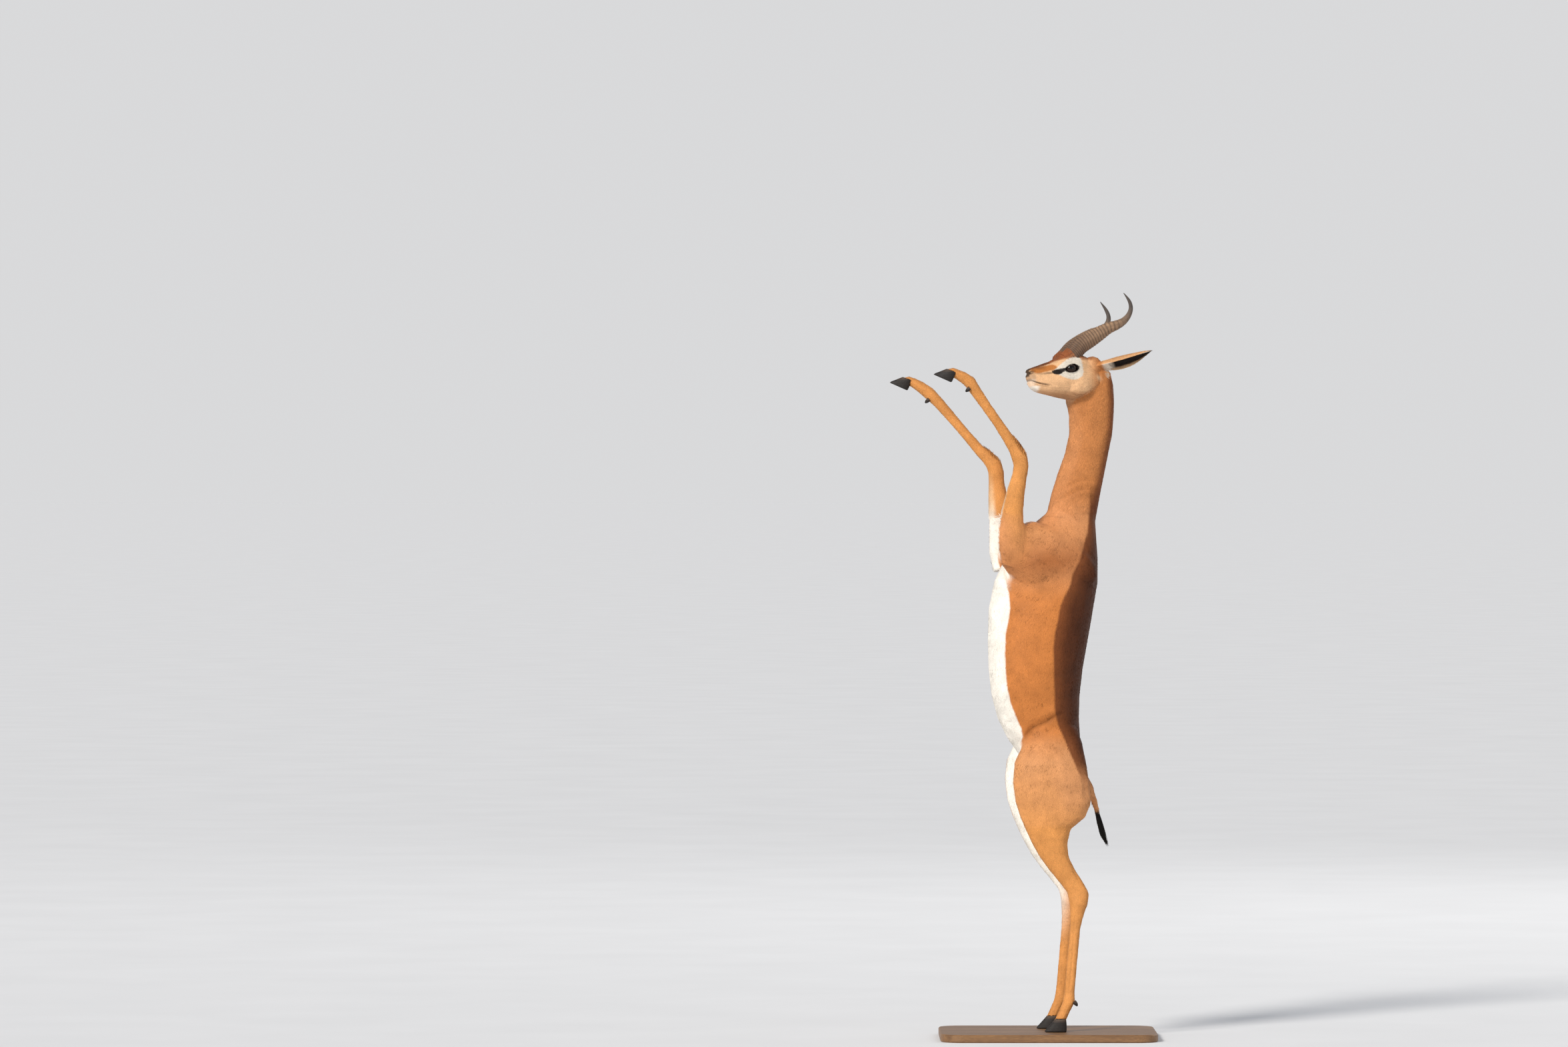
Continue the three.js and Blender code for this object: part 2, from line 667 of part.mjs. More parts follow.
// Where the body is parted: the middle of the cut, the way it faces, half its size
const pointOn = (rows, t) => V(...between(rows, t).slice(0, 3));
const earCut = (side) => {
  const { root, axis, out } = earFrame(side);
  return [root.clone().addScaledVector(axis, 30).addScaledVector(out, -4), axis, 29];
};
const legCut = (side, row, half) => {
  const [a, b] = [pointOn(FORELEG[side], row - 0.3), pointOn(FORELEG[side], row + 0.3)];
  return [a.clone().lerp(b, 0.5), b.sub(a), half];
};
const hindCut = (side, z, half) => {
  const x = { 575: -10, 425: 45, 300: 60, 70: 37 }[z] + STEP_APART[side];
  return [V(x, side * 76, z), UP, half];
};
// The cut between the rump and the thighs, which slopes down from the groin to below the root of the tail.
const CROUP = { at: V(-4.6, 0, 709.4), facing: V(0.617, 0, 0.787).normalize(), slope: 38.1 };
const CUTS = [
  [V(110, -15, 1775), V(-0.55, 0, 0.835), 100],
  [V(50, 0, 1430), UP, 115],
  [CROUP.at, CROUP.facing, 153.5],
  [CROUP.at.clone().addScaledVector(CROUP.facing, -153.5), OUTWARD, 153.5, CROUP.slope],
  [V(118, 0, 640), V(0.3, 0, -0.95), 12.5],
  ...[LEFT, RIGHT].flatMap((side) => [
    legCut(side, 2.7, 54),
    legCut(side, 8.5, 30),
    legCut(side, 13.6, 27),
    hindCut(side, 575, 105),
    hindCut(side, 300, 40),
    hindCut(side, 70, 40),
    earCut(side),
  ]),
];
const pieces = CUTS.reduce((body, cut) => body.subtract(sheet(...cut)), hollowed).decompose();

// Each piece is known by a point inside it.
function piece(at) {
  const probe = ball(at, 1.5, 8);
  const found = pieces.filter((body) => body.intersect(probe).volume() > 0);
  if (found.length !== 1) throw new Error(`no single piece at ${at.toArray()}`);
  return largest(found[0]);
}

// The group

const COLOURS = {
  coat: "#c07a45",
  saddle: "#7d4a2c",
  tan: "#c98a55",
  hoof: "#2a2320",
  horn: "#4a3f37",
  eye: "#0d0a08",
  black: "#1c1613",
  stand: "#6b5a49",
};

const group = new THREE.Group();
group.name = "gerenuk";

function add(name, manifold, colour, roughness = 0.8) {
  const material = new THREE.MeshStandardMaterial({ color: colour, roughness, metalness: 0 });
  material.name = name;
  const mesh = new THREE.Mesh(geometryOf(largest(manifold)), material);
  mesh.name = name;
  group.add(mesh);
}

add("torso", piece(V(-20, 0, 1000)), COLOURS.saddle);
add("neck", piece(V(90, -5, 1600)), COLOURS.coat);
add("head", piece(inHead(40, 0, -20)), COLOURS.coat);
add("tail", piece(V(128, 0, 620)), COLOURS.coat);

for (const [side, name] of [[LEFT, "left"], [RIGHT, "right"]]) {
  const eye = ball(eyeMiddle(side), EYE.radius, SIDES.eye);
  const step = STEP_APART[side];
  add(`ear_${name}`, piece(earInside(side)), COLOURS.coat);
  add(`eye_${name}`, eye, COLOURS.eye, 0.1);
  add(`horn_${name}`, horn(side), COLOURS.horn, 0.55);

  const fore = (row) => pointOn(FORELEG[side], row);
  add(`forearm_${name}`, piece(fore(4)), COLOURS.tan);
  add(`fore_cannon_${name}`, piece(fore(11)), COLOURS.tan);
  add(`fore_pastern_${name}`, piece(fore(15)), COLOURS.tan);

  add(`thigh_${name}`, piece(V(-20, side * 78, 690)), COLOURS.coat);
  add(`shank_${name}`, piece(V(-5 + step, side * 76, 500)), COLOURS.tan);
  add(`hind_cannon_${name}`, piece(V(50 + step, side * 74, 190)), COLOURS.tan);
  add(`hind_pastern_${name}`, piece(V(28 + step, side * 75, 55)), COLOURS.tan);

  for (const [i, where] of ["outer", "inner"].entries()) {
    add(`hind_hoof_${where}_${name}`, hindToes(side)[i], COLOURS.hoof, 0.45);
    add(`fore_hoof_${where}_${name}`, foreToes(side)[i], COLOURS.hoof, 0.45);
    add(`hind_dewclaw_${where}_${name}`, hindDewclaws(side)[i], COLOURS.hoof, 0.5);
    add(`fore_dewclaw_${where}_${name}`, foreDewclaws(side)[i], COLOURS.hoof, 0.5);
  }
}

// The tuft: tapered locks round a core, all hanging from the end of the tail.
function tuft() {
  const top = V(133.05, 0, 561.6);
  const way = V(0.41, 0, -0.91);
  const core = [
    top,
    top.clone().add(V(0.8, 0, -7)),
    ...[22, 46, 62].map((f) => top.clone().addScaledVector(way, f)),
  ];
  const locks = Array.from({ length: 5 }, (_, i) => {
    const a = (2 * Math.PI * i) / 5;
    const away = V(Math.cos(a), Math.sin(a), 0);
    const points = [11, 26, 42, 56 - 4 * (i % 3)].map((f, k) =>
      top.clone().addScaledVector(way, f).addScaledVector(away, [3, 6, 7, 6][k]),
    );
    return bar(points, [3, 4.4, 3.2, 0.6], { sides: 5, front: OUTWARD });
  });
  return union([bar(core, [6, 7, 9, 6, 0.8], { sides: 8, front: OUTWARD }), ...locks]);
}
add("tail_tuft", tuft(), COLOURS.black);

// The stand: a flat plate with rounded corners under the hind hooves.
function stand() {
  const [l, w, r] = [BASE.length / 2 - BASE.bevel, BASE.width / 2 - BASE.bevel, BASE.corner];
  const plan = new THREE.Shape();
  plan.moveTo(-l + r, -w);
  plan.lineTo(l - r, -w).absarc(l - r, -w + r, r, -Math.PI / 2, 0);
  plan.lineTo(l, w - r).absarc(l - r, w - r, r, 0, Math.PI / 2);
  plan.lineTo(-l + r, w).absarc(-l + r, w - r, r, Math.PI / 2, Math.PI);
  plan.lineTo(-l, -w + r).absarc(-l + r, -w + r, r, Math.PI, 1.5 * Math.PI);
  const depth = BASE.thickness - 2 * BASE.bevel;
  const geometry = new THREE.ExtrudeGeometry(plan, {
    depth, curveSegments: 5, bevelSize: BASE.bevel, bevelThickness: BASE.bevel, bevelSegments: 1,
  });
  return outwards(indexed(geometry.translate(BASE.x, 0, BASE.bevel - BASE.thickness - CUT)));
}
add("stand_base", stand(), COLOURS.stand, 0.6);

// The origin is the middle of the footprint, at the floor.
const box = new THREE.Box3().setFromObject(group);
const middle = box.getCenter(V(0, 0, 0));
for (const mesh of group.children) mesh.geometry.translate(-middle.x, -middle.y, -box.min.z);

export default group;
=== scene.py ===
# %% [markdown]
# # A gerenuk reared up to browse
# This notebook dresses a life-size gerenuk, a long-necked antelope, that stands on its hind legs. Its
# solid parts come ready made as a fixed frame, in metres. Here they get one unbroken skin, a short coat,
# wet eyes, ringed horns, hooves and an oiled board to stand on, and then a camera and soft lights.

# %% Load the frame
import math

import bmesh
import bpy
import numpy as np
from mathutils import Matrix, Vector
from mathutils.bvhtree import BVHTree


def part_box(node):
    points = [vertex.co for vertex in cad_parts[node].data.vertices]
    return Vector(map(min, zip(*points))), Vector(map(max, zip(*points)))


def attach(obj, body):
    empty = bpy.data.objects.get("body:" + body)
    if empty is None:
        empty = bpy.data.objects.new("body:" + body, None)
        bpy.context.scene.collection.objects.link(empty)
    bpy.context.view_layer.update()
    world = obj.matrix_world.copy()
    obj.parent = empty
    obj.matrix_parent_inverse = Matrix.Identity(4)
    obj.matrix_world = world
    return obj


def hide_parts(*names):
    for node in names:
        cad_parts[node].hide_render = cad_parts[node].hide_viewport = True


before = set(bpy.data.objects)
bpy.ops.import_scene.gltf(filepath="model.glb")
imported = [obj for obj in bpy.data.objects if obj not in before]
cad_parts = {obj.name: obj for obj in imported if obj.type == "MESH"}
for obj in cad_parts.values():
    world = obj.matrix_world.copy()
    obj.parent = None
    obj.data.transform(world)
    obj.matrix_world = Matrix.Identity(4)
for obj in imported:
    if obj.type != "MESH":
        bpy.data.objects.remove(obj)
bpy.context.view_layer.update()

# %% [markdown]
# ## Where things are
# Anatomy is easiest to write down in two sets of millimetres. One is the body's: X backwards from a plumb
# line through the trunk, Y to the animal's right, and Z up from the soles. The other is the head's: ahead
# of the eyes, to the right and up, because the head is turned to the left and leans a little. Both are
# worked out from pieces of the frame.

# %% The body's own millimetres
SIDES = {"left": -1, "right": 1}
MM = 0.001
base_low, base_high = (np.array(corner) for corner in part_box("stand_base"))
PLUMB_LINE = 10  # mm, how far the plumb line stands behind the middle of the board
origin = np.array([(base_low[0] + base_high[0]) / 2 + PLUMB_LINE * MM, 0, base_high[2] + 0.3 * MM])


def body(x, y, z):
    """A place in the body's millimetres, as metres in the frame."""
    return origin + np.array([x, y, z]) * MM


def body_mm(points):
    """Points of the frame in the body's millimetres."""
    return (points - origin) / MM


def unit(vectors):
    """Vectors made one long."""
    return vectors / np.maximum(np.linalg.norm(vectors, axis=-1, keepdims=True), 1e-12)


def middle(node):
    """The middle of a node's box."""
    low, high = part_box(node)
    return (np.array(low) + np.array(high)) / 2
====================
> **Task description**
Display every line of the listing that contains the string "node".

> **Completed task**
def part_box(node):
    points = [vertex.co for vertex in cad_parts[node].data.vertices]
    for node in names:
        cad_parts[node].hide_render = cad_parts[node].hide_viewport = True
def middle(node):
    """The middle of a node's box."""
    low, high = part_box(node)